Reconstruction was some success, as it was able to help many African-Americans in the South gain freedom and citizenship through the constitutional process, even in the face of extensive racism. The North was able to redraft the constitutions of the southern states to assure male suffrage (Nash et al. 562). Reconstruction's biggest failure was the backlash that was created when Northern Republicans attempted to rule the South. The backlash resulted in violent hate groups that disrupted the political system, and the lives of African-Americans for the next 100 years. The 13th, 14th, and 15th amendments were all passed during the era of reconstruction. These important amendments prohibited slavery, guaranteed the freed slaves citizenship, and granted them the right to vote, but were largely unenforceable in the South. However, these amendments would form the foundation for the Civil Rights movement 100 years later.
Reconstruction ended when the disputed election of 1876 saw the Republican Rutherford B Hayes gain the presidency, even though the electoral votes were in dispute. In return, Hayes agreed to remove the federal troops from the South and not oppose the newly formed Democratic governments there (Zuczek 171). This spelled an end to Reconstruction and another 100 years of racial violence, segregation, and discrimination.

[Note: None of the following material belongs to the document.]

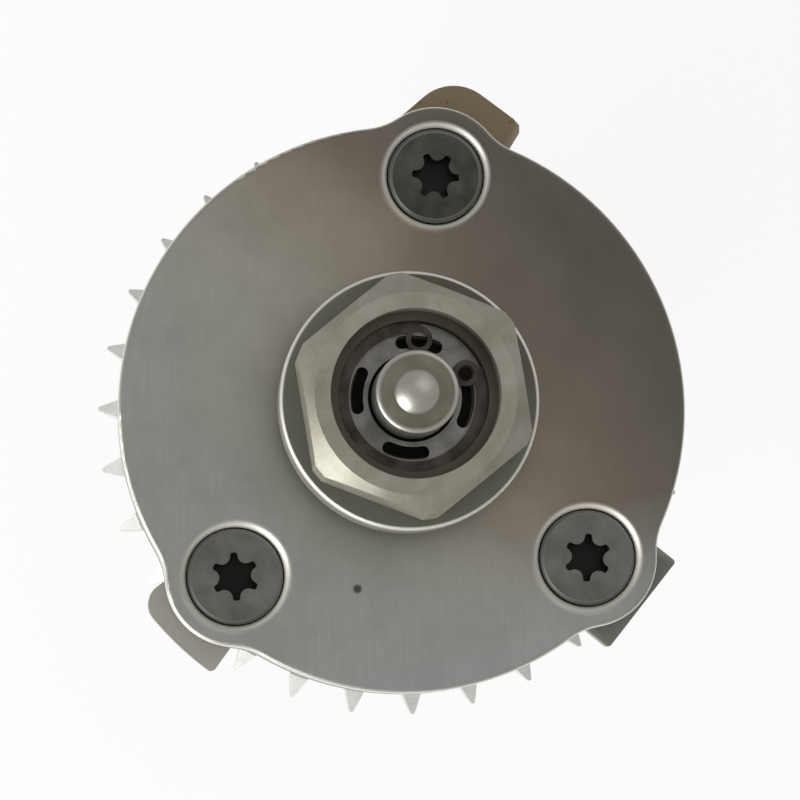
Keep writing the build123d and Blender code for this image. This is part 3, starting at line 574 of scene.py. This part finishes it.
# Paper is matt and nearly white. The camera and the metal's reflections see it as lit evenly, and
# it keeps the gear's shadow.
evenness = 0.87
paper, shader = finish("white paper")
shader.inputs["Base Color"].default_value = linear("#f4f4f2")
shader.inputs["Roughness"].default_value = 0.9
way = part(paper, "ShaderNodeLightPath")
seen = part(paper, "ShaderNodeMath", {0: way.outputs["Is Camera Ray"], 1: way.outputs["Is Glossy Ray"]},
            operation="ADD")
even = part(paper, "ShaderNodeMath", {0: seen.outputs[0]}, {1: evenness}, operation="MULTIPLY")
glow = part(paper, "ShaderNodeEmission", inputs={"Color": linear("#ffffff"), "Strength": 1.0})
mixed = part(paper, "ShaderNodeMixShader", {0: even.outputs[0], 1: shader.outputs[0], 2: glow.outputs[0]})
paper.node_tree.links.new(mixed.outputs[0], paper.node_tree.nodes["Material Output"].inputs["Surface"])
floor.data.materials.append(paper)

# The room is white to the camera, and half as bright to the gear.
room_level = 0.5
world = bpy.context.scene.world or bpy.data.worlds.new("world")
bpy.context.scene.world = world
world.use_nodes = True
sky = world.node_tree.nodes["Background"]
way = part(world, "ShaderNodeLightPath")
level = part(world, "ShaderNodeMapRange", {"Value": way.outputs["Is Camera Ray"]}, {"To Min": room_level})
world.node_tree.links.new(level.outputs["Result"], sky.inputs["Strength"])
sky.inputs["Color"].default_value = linear("#ffffff")

# Both lamps are turned towards the cover.
aim = Vector((0, 0, 0.03))


def soft_light(name, place, size, watts):
    """A square soft lamp at a place in metres, turned to its aim."""
    lamp = bpy.data.lights.new(name, "AREA")
    lamp.shape = "SQUARE"
    lamp.size = size
    lamp.energy = watts
    obj = bpy.data.objects.new(name, lamp)
    obj.location = place
    obj.rotation_euler = (aim - Vector(place)).to_track_quat("-Z", "Y").to_euler()
    bpy.context.scene.collection.objects.link(obj)


soft_light("window light", place=(-0.42, -0.36, 0.24), size=0.4, watts=3.5)
soft_light("room light", place=(0.3, 0.35, 0.6), size=0.6, watts=0.6)

# Camera: 6.8 degrees off the gear's axis, towards the photo's lower left, 0.55 m from the cover
# and moved a little aside and up to frame the gear as the photo does.
tilt = math.radians(6.8)
turn = math.radians(230.0)
distance, aside, lift = 0.55, -0.00043, 0.0011
sensor_mm, focal_mm = 36.0, 182.1
back = Vector((math.sin(tilt) * math.cos(turn), math.sin(tilt) * math.sin(turn), math.cos(tilt)))
right = Vector((0, 1, 0)).cross(back).normalized()
up = back.cross(right)
lens = bpy.data.cameras.new("camera")
lens.sensor_width = sensor_mm
lens.lens = focal_mm
camera = bpy.data.objects.new("camera", lens)
bpy.context.scene.collection.objects.link(camera)
place = Vector((0, 0, cover_face)) + back * distance + right * aside + up * lift
camera.matrix_world = Matrix.Translation(place) @ Matrix((right, up, back)).transposed().to_4x4()
bpy.context.scene.camera = camera
bpy.context.scene.view_settings.view_transform = "Standard"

The Significance of Plessy v. Ferguson (1896)
By the late 19th century, African-Americans had still not realized the American dream of liberty and the right to vote, or the constitutional guarantees that came with the 13th, 14th, and 15th amendments. The 'Jim Crow' laws had basically legalized segregation in the South, and local laws often prevented African-Americans from voting. However, it was the 1896 Supreme Court decision of Plessy v. Ferguson that upheld the segregationist laws, institutionalized discrimination, and "made it ever more possible to keep blacks permanently confined to agricultural and unskilled labor" (Nash et al. 600).
The Plessy v. Ferguson ruling found that the concept of separate but equal "facilities did not violate the equal protection clause of the Fourteenth Amendment because separation did not necessarily mean the inferiority of group" (Nash et al. 600). Blacks were systematically excluded from public places, restaurants, railroads, schools, and libraries. Though it was 'separate but equal', separate schools meant African-Americans were educationally isolated with inferior facilities, teachers, and resources.
In addition to being segregated geographically, the African-Americans were excluded from the trades and employment. According to Nash et al., "At the end of the Civil War, at least half of all skilled craftsmen in the South had been black", but by the 1890s, this number had dwindled to less than 10 percent (600). This legalized form of discrimination would stand until the 1954 ruling of Brown v. Board of Education, when the court found that 'separate' was inherently 'unequal'. The court overturned the Plessy v. Ferguson decision and opened the doors to equality in education for the African-Americans.
Works Cited
Nash, Gary B. et al. The American People: Creating a Nation and a Society. 6th ed. New York: Pearson Longman, 2004.